As we saw in Australia in 2014-15, herd liquidation of such intensity generates a massive short-term increase in beef production and that normally has a strong negative implication for cattle prices.
As the graph in the MLA article shows there is nothing fixed about the way the US herd cycles between growth and contraction.
Some flow-on benefit to Australia at some stage in the future would be nice but maybe the sanguine message is to expect the unexpected.
Cow numbers building
Early last week it seemed that while the current run of cows was building there was no indication of a tsunami and grid rates remained unchanged.
Tuesday last week saw 800 cows at Warwick and while rates came off 14-21 cents, heavy score-4s still averaged a respectable 217c/kg.
By Wednesday, however, the outlook had changed considerably.
Dalby lined up more than 2200 cows and the 21c adjustment of the day before blew out to a massive 37c drop.
There were over 800 good heavyweights and disappointingly for vendors the score-4s averaged just 199c and their score-3 companions 186c.
By Thursday processors were reviewing grids resulting in a10-20c drop on cows and 5c on ox.
Published and non-published grids for southern and central Queensland this week are now showing 4-tooth ox at 530-535c and heavy cow at 420-430c/kg.
In contrast the market in southern states is indicating a tightening in supply.

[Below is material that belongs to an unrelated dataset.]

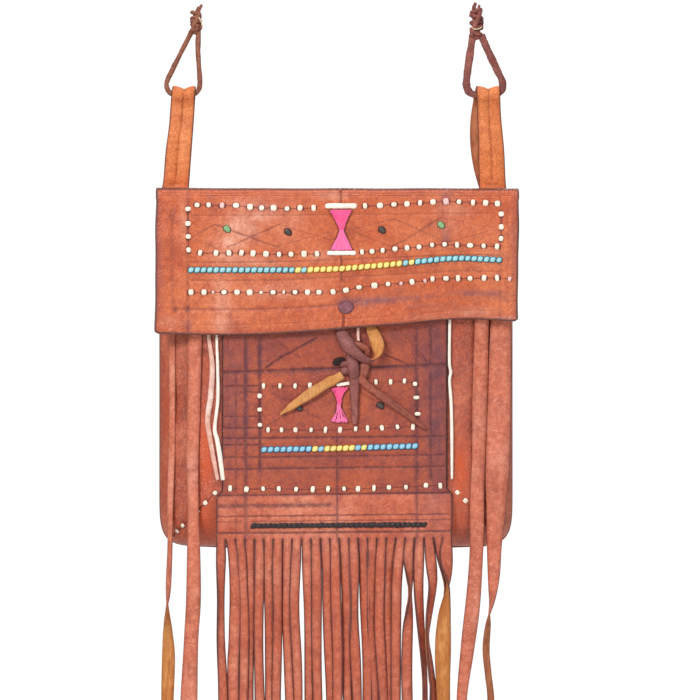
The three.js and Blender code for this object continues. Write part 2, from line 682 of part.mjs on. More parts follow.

Wagga on Monday this week offered just 500 cows and rates generally held firm.
Heavy score-4s averaged 218c and the score-3s 193c.
That would suggest if southern buyers haven't already arrived, they can be expected in the northern NSW/southern Qld markets from here on.
Slaughterings last week reflected the surge in cow numbers together with solid numbers of male cattle.
MLA's eastern-states report showed a jump from 145,000 the week before to 153,569 last week making it the second highest weekly throughput so far this year.
Female proportion across Qld/NSW was 51pc.